梨芽梨
总理走后金家接连出事,大户人家气数眼看要尽了。
失火第二天朋友来探望,一群年轻人喧哗说笑,金太太看得心中大怒,招来老大提出要分家。
这一次母亲要搬去西山独居:我一个寡妇养你们,不上两三年就吃光喝尽了,你们自寻出路吧,这宅子我打算租出去。
风举想每家出300块作为家用,可就算有心也没有权威,哥儿几个未必听他的。
鹤逊鹏振搬出大宅后,金太太带陈二姐去了西山。
风举心里难受,母亲诺大年纪,满堂儿女竟无可用之人,孤独一人生活,就和燕西上山看望。
两兄弟一进门吃了一惊,别墅布置成了佛堂,母亲每日定时打坐念经,以求平静
中午吃饭,看清桌上菜肴二人傻眼,全是素菜,母亲这是清心寡欲,放下烟火繁华了。
见二人吃罢饭满腹心事,迟迟不肯离开,她忍不住叹了口气:早听我一句话,何至于如此,现在说什么都晚了,言毕催促他们兄弟下山。
二人无奈告辞,一路各怀心思默默无语,那样一个金粉之家,数月间犹如大厦倾覆,哗啦啦一败涂地。
到山脚下,风举去小茶棚找汽车,燕西站在大路上四处张望,见山涧外一条道上,两头驴子跑了过去,驴背上一个短衣老头,手里拿着草帽,正是韩观久。
另一头驴子上坐着一个青年女子,身穿蓝竹布长衫,撑着一柄黑布伞,斜斜搁在肩上,看身影很像清秋,燕西情不自禁哎呀一声,急跑几步追上前去。
这时风举找到汽车大喊燕西,当他大叫时,那驴子停了一停,驴背上女子回头看了一眼,电光火石间,燕西未及看清面目,她已掉过脸去,催着驴子走了。
风举追上问:你看什么?刚才有个女子骑驴过去,好像是清秋,燕西急急道,这怎么可能?她跑到这种地方做什么?你看错了。
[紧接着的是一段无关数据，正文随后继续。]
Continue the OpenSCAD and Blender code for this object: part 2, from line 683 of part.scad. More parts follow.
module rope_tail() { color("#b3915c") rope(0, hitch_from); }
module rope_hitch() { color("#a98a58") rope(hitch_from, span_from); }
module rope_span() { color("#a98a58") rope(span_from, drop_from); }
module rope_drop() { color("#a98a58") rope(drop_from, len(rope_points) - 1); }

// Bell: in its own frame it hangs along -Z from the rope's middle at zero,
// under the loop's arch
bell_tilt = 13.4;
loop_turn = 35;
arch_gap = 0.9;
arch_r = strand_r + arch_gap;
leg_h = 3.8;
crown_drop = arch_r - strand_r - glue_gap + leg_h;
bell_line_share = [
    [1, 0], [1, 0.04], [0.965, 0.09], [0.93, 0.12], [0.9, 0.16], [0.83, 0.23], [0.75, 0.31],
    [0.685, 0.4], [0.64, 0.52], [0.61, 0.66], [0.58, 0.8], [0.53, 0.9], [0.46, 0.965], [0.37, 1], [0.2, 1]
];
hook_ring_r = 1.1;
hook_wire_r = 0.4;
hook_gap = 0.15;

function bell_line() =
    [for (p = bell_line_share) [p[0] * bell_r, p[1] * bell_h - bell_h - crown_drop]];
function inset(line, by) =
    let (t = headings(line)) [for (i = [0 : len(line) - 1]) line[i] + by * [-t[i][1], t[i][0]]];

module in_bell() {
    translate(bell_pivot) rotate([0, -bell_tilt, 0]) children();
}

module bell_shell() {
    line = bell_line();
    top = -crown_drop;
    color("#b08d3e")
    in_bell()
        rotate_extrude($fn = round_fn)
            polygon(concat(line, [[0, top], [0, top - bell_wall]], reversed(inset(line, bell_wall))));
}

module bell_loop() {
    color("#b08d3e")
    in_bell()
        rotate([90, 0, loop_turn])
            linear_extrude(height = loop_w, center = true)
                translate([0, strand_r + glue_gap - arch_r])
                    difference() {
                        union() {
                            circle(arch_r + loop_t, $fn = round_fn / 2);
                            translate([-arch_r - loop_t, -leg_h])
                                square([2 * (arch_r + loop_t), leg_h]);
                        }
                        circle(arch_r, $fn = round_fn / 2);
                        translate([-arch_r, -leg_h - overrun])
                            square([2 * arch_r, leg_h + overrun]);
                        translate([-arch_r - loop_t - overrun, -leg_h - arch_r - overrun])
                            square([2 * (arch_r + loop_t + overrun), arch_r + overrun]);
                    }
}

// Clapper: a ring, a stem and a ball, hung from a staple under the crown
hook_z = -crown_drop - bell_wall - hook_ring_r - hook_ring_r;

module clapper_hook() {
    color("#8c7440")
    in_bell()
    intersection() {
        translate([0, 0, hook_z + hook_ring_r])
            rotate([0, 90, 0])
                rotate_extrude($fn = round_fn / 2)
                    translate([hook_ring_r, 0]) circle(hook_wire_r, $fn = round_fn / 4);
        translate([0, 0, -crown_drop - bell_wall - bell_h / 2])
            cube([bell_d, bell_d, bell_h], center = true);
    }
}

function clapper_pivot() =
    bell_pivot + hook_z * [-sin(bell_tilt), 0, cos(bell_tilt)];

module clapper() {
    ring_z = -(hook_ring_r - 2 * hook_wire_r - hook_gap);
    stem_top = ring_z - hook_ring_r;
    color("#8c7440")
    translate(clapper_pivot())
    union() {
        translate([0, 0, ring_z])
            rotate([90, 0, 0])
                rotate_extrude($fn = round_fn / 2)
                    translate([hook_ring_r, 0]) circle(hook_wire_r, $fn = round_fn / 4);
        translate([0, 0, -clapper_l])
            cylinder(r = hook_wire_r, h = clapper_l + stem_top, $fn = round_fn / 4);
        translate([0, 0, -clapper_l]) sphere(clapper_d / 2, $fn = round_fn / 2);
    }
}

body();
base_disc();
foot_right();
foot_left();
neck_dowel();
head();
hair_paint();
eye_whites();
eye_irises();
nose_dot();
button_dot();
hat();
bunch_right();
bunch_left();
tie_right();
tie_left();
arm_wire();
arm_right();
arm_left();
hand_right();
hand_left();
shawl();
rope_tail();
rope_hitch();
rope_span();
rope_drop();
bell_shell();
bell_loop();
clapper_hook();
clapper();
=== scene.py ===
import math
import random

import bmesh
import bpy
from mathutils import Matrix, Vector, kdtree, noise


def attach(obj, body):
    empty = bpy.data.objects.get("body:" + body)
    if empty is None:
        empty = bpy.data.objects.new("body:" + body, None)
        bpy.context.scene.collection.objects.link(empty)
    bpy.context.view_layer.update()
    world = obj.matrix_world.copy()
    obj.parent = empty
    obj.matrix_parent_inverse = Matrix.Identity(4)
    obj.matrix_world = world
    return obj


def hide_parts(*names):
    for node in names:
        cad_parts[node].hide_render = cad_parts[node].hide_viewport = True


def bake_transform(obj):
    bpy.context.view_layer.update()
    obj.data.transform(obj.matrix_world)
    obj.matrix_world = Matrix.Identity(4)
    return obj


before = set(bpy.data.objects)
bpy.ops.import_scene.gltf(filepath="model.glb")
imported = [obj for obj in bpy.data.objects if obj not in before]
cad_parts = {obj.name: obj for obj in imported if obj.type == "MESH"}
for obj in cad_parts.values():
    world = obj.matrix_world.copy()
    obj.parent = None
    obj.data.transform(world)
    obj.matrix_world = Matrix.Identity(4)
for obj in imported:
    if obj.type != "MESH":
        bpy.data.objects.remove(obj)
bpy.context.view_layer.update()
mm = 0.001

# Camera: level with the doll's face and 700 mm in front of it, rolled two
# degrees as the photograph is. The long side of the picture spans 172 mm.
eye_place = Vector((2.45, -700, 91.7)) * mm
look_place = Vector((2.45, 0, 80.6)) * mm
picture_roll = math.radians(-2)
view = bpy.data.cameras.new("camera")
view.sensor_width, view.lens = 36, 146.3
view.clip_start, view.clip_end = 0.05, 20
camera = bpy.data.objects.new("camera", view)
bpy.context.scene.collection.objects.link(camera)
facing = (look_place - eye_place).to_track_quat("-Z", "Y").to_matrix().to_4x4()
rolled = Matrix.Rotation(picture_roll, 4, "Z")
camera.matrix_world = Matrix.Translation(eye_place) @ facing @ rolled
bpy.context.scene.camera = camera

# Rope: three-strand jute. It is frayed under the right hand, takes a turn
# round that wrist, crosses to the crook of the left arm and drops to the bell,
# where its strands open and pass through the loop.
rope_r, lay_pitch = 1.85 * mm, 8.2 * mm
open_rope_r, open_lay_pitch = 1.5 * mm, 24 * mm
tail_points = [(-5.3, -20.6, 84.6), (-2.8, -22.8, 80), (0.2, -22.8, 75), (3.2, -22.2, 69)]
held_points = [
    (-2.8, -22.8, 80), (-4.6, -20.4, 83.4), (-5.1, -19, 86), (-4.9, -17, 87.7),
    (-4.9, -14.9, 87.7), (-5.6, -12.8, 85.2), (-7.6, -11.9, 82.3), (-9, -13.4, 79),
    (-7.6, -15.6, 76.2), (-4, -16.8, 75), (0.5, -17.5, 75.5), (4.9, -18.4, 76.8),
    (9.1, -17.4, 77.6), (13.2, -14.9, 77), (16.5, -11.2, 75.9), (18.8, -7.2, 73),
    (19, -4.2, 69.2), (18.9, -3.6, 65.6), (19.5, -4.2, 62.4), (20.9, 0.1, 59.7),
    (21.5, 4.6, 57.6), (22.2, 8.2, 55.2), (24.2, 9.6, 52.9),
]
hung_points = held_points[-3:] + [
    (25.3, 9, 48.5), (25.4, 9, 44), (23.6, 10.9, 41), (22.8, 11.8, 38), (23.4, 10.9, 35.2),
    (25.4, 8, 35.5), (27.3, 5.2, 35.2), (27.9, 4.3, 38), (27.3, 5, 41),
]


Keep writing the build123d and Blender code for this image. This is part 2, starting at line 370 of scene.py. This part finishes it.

燕西却很肯定:那驴背上老头是韩观久,我认得清清楚楚,韩观久有门亲戚住碧云寺附近,他们很有可能到这边来。
听他这么一说,风举催促:既这样,你干嘛不叫一声?我们开车追上去不就清楚了。
两人坐上车直追,一路见几个骑驴的都不是一男一女,追到海淀附近,远远见两个人骑驴,一个还撑着把伞,燕西叫着,那就是,那就是。
车子鸣着喇叭停在路中间,抬眼看去,撑伞的是个胡子老道,没撑伞的是个秃子,二人灰尘满面,燕西大失所望,风举禁不住笑起来。
车子重新发动了,燕西原本心中砰砰乱跳,这时才定下神来,要凤举回家不要说这事,以免人家以为自己对清秋梦寐思之。
他是不是放下了清秋,只有他自己清楚,放下了,再见也当看不见,相逢不再相识。
只有放不下才会邂逅难忘,要追上去看个究竟,他是无情之人,然而亏欠的滋味,究竟也不好受。